In return, Thibault-DuDonis has pledged allegiance to the program, and praised Schlickmann and President Mark Nemec’s leadership.

“I love the people that I’m surrounded by,” Thibault-DuDonis said after winning the MAAC Championship in 2026. “Not just the administrators, but the other coaches in our department, the energy of our student athletes, it’s truly unlike anywhere I’ve ever been.”

“The process is ongoing,” Thibault-DuDonis told Mid-Major Madness in March before the MAAC Tournament. “What I love about this year is as the college landscape continues to change with the transfer portal, NIL, and all these different ways that affect college athletics, I’m so affirmed in what we are building because there’s such a high-level investment from the top down from our president and our board of trustees all the way through our athletic director. That to me is more affirming than we have to go win an NCAA Tournament game, that we are making this such an elite program.”

However, Fairfield men’s basketball has not been as successful. While the Stags made the MAAC Championship Game in both 2021 and 2024, Fairfield has only finished with a winning record in MAAC play twice in the last nine seasons, albeit both have come in the last three seasons.

Last year’s 11-9 campaign and trip to the semifinals was sparked by growth of a freshman class throughout Chris Casey’s third season at the helm.

The Stags have had one of the top roster budgets in the MAAC over the last few years, and will certainly have a competitive budget in the CAA.

“Paul Schlickmann and (Mark Nemec), they’re all aligned, and three years ago, they did a great job of getting a jump start on this and trying to get an NIL program together, and it’s grown each year,” Casey told Mid-Major Madness in May. “I think we’re doing all the right things here.”

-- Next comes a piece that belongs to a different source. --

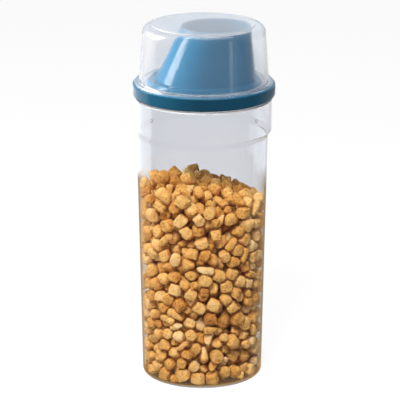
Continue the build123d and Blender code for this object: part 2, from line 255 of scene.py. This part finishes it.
def let_lamps_through(material, nodes, links, shader, shade):
    """Shadow rays cross the clear wall straight, so the lamps light what is inside."""
    clear = nodes.new("ShaderNodeBsdfTransparent")
    clear.inputs["Color"].default_value = (*shade, 1)
    shadow = nodes.new("ShaderNodeLightPath").outputs["Is Shadow Ray"]
    mix = mix_shaders(nodes, links, shadow, shader.outputs["BSDF"], clear.outputs["BSDF"])
    links.new(mix, nodes["Material Output"].inputs["Surface"])


def ray_kinds(nodes, links):
    """1 for rays from the camera, for those that have only gone through clear walls, and for
    those that something shiny has turned. Rays that have left a matt surface are none of them."""
    path = nodes.new("ShaderNodeLightPath")
    camera = path.outputs["Is Camera Ray"]
    through = path.outputs["Is Transmission Ray"]
    shiny = join(nodes, links, "MAXIMUM", path.outputs["Is Glossy Ray"], through)
    matt = join(nodes, links, "GREATER_THAN", path.outputs["Diffuse Depth"], 0.5)
    turned = join(nodes, links, "GREATER_THAN", path.outputs["Glossy Depth"], 0.5)
    direct = join(nodes, links, "SUBTRACT", 1.0, turned)
    clean = join(nodes, links, "SUBTRACT", 1.0, matt)
    straight = join(nodes, links, "MULTIPLY", join(nodes, links, "MULTIPLY", through, direct), clean)
    mirrored = join(nodes, links, "MULTIPLY", join(nodes, links, "MULTIPLY", shiny, turned), clean)
    return camera, straight, mirrored


# Materials


def clear_plastic(name, tint, shade, haze, roughness, highlight_bands, painted_tint=None):
    """Clear moulded plastic, gently rippled. Milky bands are painted highlights; a band may have a painted
    tint.
    """
    material, nodes, links, shader = new_material(name)
    set_values(shader, Base_Color=tint, Roughness=roughness, IOR=1.46, Specular_IOR_Level=0.2)
    # Painted shade: a band of heights gets a darker tint of its own
    if painted_tint:
        heights, color = painted_tint
        band = height_mask(nodes, links, *heights, BAND_BLUR)
        links.new(mix_colors(nodes, links, band, tint, color), shader.inputs["Base Color"])
    clear = 1 - haze
    # Painted highlights: milky white bands at these heights
    for heights, share in highlight_bands:
        band = height_mask(nodes, links, *heights, BAND_BLUR)
        clear = join(nodes, links, "SUBTRACT", clear, join(nodes, links, "MULTIPLY", band, share - haze))
    links.new(clear, shader.inputs["Transmission Weight"])
    ripples = add_noise(nodes, links, scale=38.0, detail=2.0)
    add_bump(nodes, links, ripples, shader, strength=0.02, distance=0.001)
    let_lamps_through(material, nodes, links, shader, shade)
    return material


def blue_plastic():
    material, nodes, links, shader = new_material("blue_lid")
    set_values(shader, Roughness=0.11, IOR=1.49, Specular_IOR_Level=0.25)
    cloud = add_noise(nodes, links, scale=22.0, detail=3.0)
    # Painted shade and light: a darker blue for the ring below the deck, a lighter blue above it
    shaded_blue = add_ramp(nodes, links, cloud, SHADED_RING_BLUE)
    lit_blue = add_ramp(nodes, links, cloud, LIT_TOP_BLUE)
    above = height_mask(nodes, links, DECK_Z, 1.0, DECK_BLUR)
    links.new(mix_colors(nodes, links, above, shaded_blue, lit_blue), shader.inputs["Base Color"])
    grain = add_noise(nodes, links, scale=2600.0, detail=2.0)
    add_bump(nodes, links, grain, shader, strength=0.12, distance=0.0001)
    return material


def soft_seal():
    material, nodes, links, shader = new_material("seal")
    set_values(shader, Roughness=0.4, IOR=1.41, Transmission_Weight=0.8)
    cloud = add_noise(nodes, links, scale=60.0)
    links.new(add_ramp(nodes, links, cloud, SEAL_COLORS), shader.inputs["Base Color"])
    grain = add_noise(nodes, links, scale=1500.0)
    add_bump(nodes, links, grain, shader, strength=0.2, distance=0.0001)
    return material


def baked_kibble():
    """Golden, toasted and dusty in patches, with a fine gritty surface and small pits darkened by painted
    shade.
    """
    material, nodes, links, shader = new_material("kibble")
    set_values(shader, Roughness=0.78, IOR=1.4)
    tone = nodes.new("ShaderNodeAttribute")
    tone.attribute_name = "tone"
    patches = add_noise(nodes, links, scale=150.0, detail=5.0, roughness=0.6)
    grit = add_noise(nodes, links, scale=520.0, detail=5.0, roughness=0.75)
    pits = nodes.new("ShaderNodeTexVoronoi")
    pits.inputs["Scale"].default_value = 430.0
    links.new(object_place(nodes), pits.inputs["Vector"])
    from_pit = pits.outputs["Distance"]
    shade = join(nodes, links, "MULTIPLY", patches, PATCH_SHARE)
    shade = join(nodes, links, "ADD", shade, tone.outputs["Fac"])
    shade = join(nodes, links, "ADD", shade, join(nodes, links, "MULTIPLY", grit, GRIT_SHARE))
    # Painted shade in the pits
    pit_shade = rescale(nodes, links, from_pit, PIT_EDGE, PIT_MIDDLE, top=PIT_SHADE)
    shade = join(nodes, links, "SUBTRACT", shade, pit_shade)
    links.new(add_ramp(nodes, links, shade, KIBBLE_COLORS), shader.inputs["Base Color"])
    rough = join(nodes, links, "ADD", grit, join(nodes, links, "MULTIPLY", from_pit, PIT_RELIEF))
    add_bump(nodes, links, rough, shader, strength=1.0, distance=0.001)
    return material


def dress(material, *nodes):
    """Gives parts of the CAD model their material and smooth shading."""
    for node in nodes:
        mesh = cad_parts[node].data
        mesh.materials.clear()
        mesh.materials.append(material)
        for polygon in mesh.polygons:
            polygon.use_smooth = True


# Kibble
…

In addition to women’s basketball, Fairfield won MAAC Championships in volleyball, men’s swimming & diving, women’s swimming & diving, Esports (Valorant), and women’s lacrosse in 2025-26.

The move takes the MAAC, which is rebranding to the Metro Conference on July 1, down to 12 schools. Meanwhile, the CAA will move back to 14 teams, which was the number it had from 2023 to 2025 before Delaware left for Conference USA.

MAAC Commissioner Travis Tellitocci released a statement.

Heading into next season in the Metro Conference, Fairfield women’s basketball returns many key pieces, including All-MAAC First Team duo Meghan Andersen and Kaety L’Amoreaux, now seniors, looking to win their fourth championship in four years. As for men’s basketball, the Stags return three of their four freshman starters – Declan Wucherpfennig, Tony Williams, and Halon Rawlins – for their sophomore seasons.

Less than a week before the conference officially adopts the Metro moniker, the league is shaken up. MAAC Commissioner Travis Tellitocci told Mid-Major Madness that he learned of Fairfield’s discussions with the Coastal earlier in the week, but said that he and the membership was not surprised to learn of the move, citing the aforementioned rumors that have been circulating for a number of years now.

“Any time you lose a member,” Tellitocci said. “Especially a charter member, I think you’re disappointed, but obviously, we wish them well.”

Asked whether he sees further expansion as a likely outcome for the conference, Tellitocci answered that the landscape is fluid.

“In terms of conference realignment,” he said. “In my opinion, it’s something that will never stand still. I think you always have to be ready. I equate it to a coaching search as you’re in the same realm of always looking at what options are and trying to be strategic as well. So I don’t think it’s something that will ever stop, to be honest with you.”

“We will continue to have conversations with our membership about what the next steps look like going forward in terms of membership. Those are conversations that we have all the time. It’s not when somebody comes or goes, it’s a constant conversation.”

Asked whether he has had discussions with membership about potential future realignment in the conference in the wake of the Fairfield news, Tellitocci declined to comment.